YOUR OBJECTIVE
Write the material out again in full, exactly.

DATA SECTION
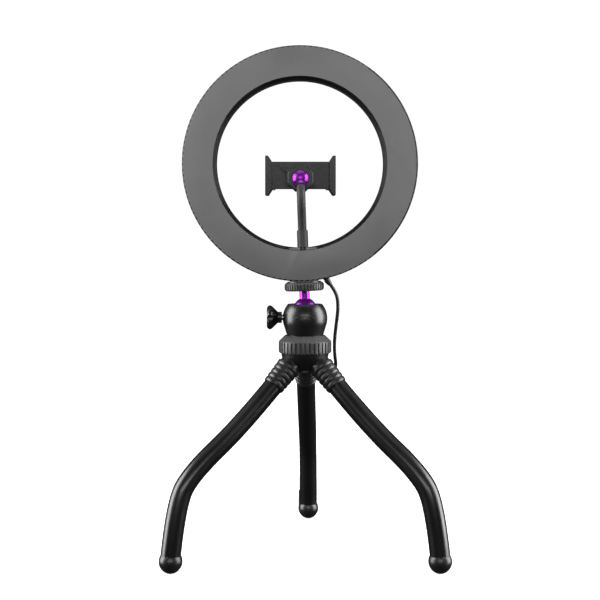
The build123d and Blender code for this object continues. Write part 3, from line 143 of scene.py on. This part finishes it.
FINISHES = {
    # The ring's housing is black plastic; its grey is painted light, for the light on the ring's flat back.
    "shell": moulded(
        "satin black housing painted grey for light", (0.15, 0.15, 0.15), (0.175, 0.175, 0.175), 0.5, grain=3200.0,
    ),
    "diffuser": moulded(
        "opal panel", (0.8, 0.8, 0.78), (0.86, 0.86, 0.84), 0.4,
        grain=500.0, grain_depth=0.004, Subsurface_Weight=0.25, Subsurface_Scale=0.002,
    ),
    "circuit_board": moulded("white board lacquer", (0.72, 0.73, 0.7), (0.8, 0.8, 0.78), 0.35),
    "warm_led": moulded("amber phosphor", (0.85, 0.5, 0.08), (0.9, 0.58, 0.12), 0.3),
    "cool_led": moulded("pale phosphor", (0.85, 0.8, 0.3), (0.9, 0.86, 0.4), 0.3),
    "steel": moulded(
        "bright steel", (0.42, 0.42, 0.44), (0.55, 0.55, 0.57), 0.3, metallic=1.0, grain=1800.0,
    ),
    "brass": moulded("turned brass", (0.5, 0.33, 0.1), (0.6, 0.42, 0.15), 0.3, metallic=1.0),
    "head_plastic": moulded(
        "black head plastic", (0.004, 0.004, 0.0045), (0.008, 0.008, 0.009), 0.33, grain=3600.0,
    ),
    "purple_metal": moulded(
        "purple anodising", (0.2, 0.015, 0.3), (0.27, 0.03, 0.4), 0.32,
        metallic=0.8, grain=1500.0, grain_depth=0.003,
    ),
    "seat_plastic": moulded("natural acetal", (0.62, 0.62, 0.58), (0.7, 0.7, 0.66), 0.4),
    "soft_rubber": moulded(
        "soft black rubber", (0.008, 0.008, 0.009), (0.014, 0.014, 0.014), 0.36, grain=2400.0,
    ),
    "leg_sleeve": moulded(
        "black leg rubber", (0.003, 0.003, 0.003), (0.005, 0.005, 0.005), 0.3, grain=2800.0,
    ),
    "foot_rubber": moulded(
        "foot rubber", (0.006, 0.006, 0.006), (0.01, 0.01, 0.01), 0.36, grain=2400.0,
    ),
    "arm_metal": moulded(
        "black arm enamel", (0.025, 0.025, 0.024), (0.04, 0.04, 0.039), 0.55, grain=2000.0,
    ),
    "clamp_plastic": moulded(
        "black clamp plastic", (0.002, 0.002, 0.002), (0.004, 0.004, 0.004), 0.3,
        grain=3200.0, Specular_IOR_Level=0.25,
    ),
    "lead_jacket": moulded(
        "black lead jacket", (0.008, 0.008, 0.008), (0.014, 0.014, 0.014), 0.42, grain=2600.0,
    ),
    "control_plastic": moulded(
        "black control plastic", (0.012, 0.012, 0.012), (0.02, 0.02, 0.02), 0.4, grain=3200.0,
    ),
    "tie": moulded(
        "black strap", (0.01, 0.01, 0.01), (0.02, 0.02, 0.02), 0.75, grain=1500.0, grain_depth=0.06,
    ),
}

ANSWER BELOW
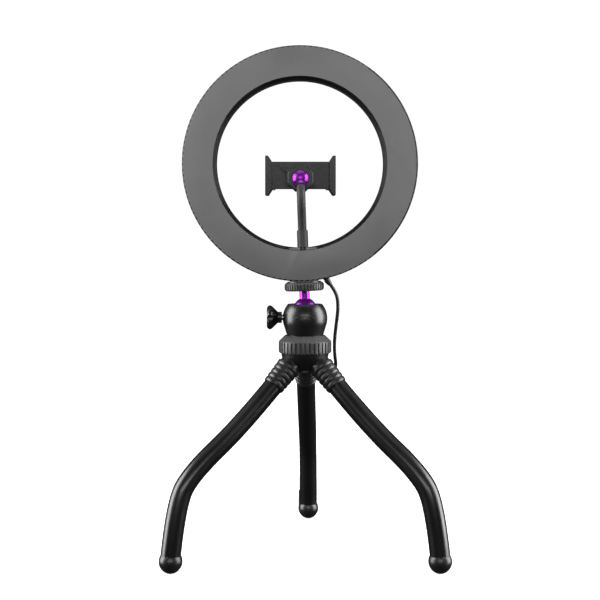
The build123d and Blender code for this object continues. Write part 3, from line 143 of scene.py on. This part finishes it.
FINISHES = {
    # The ring's housing is black plastic; its grey is painted light, for the light on the ring's flat back.
    "shell": moulded(
        "satin black housing painted grey for light", (0.15, 0.15, 0.15), (0.175, 0.175, 0.175), 0.5, grain=3200.0,
    ),
    "diffuser": moulded(
        "opal panel", (0.8, 0.8, 0.78), (0.86, 0.86, 0.84), 0.4,
        grain=500.0, grain_depth=0.004, Subsurface_Weight=0.25, Subsurface_Scale=0.002,
    ),
    "circuit_board": moulded("white board lacquer", (0.72, 0.73, 0.7), (0.8, 0.8, 0.78), 0.35),
    "warm_led": moulded("amber phosphor", (0.85, 0.5, 0.08), (0.9, 0.58, 0.12), 0.3),
    "cool_led": moulded("pale phosphor", (0.85, 0.8, 0.3), (0.9, 0.86, 0.4), 0.3),
    "steel": moulded(
        "bright steel", (0.42, 0.42, 0.44), (0.55, 0.55, 0.57), 0.3, metallic=1.0, grain=1800.0,
    ),
    "brass": moulded("turned brass", (0.5, 0.33, 0.1), (0.6, 0.42, 0.15), 0.3, metallic=1.0),
    "head_plastic": moulded(
        "black head plastic", (0.004, 0.004, 0.0045), (0.008, 0.008, 0.009), 0.33, grain=3600.0,
    ),
    "purple_metal": moulded(
        "purple anodising", (0.2, 0.015, 0.3), (0.27, 0.03, 0.4), 0.32,
        metallic=0.8, grain=1500.0, grain_depth=0.003,
    ),
    "seat_plastic": moulded("natural acetal", (0.62, 0.62, 0.58), (0.7, 0.7, 0.66), 0.4),
    "soft_rubber": moulded(
        "soft black rubber", (0.008, 0.008, 0.009), (0.014, 0.014, 0.014), 0.36, grain=2400.0,
    ),
    "leg_sleeve": moulded(
        "black leg rubber", (0.003, 0.003, 0.003), (0.005, 0.005, 0.005), 0.3, grain=2800.0,
    ),
    "foot_rubber": moulded(
        "foot rubber", (0.006, 0.006, 0.006), (0.01, 0.01, 0.01), 0.36, grain=2400.0,
    ),
    "arm_metal": moulded(
        "black arm enamel", (0.025, 0.025, 0.024), (0.04, 0.04, 0.039), 0.55, grain=2000.0,
    ),
    "clamp_plastic": moulded(
        "black clamp plastic", (0.002, 0.002, 0.002), (0.004, 0.004, 0.004), 0.3,
        grain=3200.0, Specular_IOR_Level=0.25,
    ),
    "lead_jacket": moulded(
        "black lead jacket", (0.008, 0.008, 0.008), (0.014, 0.014, 0.014), 0.42, grain=2600.0,
    ),
    "control_plastic": moulded(
        "black control plastic", (0.012, 0.012, 0.012), (0.02, 0.02, 0.02), 0.4, grain=3200.0,
    ),
    "tie": moulded(
        "black strap", (0.01, 0.01, 0.01), (0.02, 0.02, 0.02), 0.75, grain=1500.0, grain_depth=0.06,
    ),
}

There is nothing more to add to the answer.